WASHINGTON, AS – Presiden Amerika Serikat Donald Trump memecat Kepala Badan Intelijen Pertahanan (DIA), Jeffrey Kruse, menyusul laporan kontroversial yang menyebut serangan militer AS ke fasilitas nuklir Iran pada 22 Juni 2025 gagal menghancurkan target utama.
Keputusan ini memicu polemik di kalangan pejabat Pentagon dan anggota Kongres, dengan tuduhan adanya agenda politik di balik pemecatan tersebut.
Kruse, seorang perwira senior Angkatan Udara AS, dipecat setelah laporan DIA menyatakan bahwa serangan udara ke fasilitas nuklir Iran di Fordow, Natanz, dan Isfahan tidak berhasil menghancurkan komponen inti program nuklir Teheran. Laporan tersebut bertentangan dengan klaim Trump yang menyebut operasi militer itu sukses besar.
“Penilaian yang disampaikan itu salah besar,” bantah Gedung Putih, merujuk pada laporan intelijen yang bocor ke media seperti CNN, New York Times.
Seorang sumber senior di Pentagon mengungkapkan, Kruse tidak lagi menjabat sebagai direktur DIA, meskipun belum jelas apakah ia akan ditawari posisi lain di Angkatan Udara atau dipensiunkan.

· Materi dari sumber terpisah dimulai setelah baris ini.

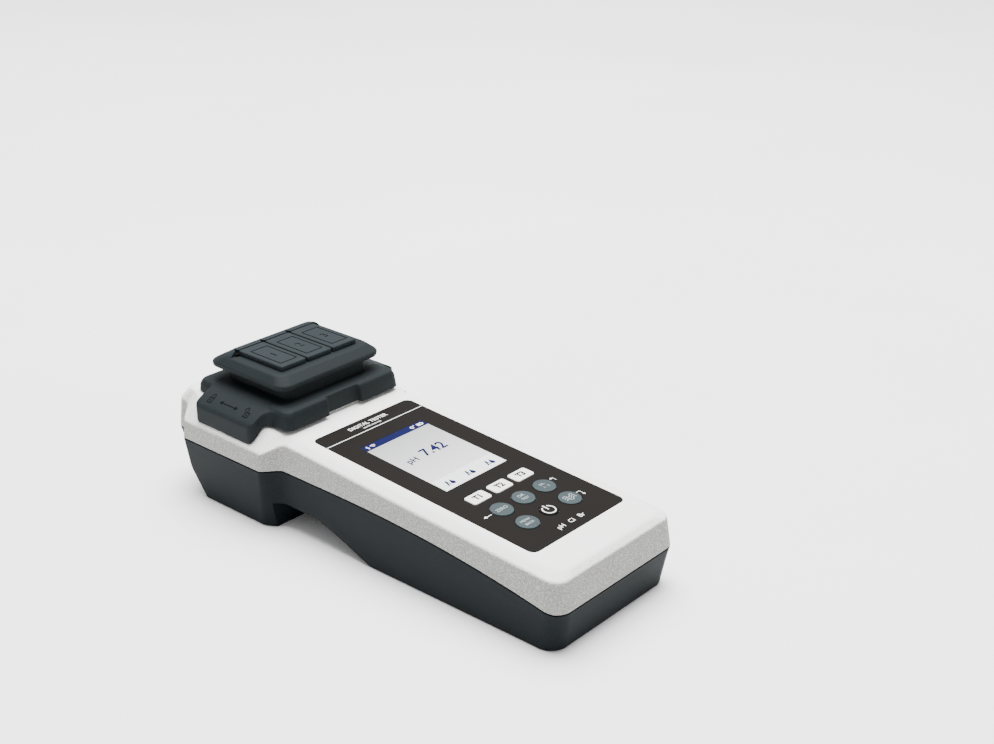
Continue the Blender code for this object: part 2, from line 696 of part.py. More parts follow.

Pemecatan ini menambah daftar panjang pejabat tinggi yang dicopot sejak Trump kembali berkuasa pada Januari 2025. Sebelumnya, Kepala Badan Keamanan Nasional (NSA) Timothy Haugh juga dipecat setelah kritikan dari politisi sayap kanan yang dekat dengan Trump.
Kontroversi Laporan Intelijen
Laporan DIA yang memicu pemecatan Kruse menyebutkan bahwa serangan udara AS hanya mampu menunda program nuklir Iran selama beberapa bulan.
“Persediaan uranium Iran yang telah diperkaya tidak hancur. Bahkan sebagian besar sentrifus, alat pengayaan uranium, di fasilitas yang diserang masih utuh,” ungkap sumber yang mengetahui laporan tersebut.
Analisis ini bertolak belakang dengan pernyataan Menteri Pertahanan Pete Hegseth, yang menegaskan bahwa ambisi nuklir Iran telah “dihancurkan.”
Senator Partai Demokrat dari Virginia, Mark Warner, anggota komite intelijen Senat, menyebut pemecatan Kruse “sangat meresahkan.”
Ia menilai Kruse sebagai pejabat nonpartisan dengan rekam jejak yang dapat diandalkan. “Pemecatan ini menimbulkan pertanyaan serius tentang independensi intelijen AS,” kata Warner.
Eskalasi Konflik AS-Iran
Serangan AS ke fasilitas nuklir Iran merupakan bagian dari operasi “Midnight Hammer,” yang melibatkan 125 pesawat militer, termasuk tujuh pembom siluman B-2 dan 14 bom penghancur bunker GBU-57A seberat 30.000 pon.
Namun, laporan intelijen menyebut kerusakan terbatas pada struktur di atas tanah, sementara fasilitas bawah tanah tetap utuh.
Iran sendiri membantah adanya kerusakan signifikan dan menyatakan program nuklirnya tetap berjalan.
Pemecatan Kruse juga memicu spekulasi tentang tekanan politik dalam tubuh militer AS. Beberapa analis menduga Trump berupaya mengkonsolidasikan narasi keberhasilan operasi militer untuk memperkuat citra kepemimpinannya, terutama menjelang negosiasi diplomatik dengan Iran yang kini tengah berlangsung melalui pihak ketiga.
Sementara itu, wakil Kruse, Christine Bordine, ditunjuk sebagai pelaksana tugas direktur DIA hingga pengganti resmi disetujui oleh Senat.
Langkah ini diharapkan dapat meredam ketegangan internal di Pentagon, meski sorotan terhadap independensi badan intelijen AS tetap mengemuka.
Kontroversi ini menambah panas dinamika politik dan militer di Washington, dengan Kongres kini menuntut penjelasan lebih lanjut atas keputusan Trump.
Publik pun menanti apakah pemecatan ini akan memengaruhi strategi AS dalam menghadapi Iran di tengah eskalasi konflik di Timur Tengah.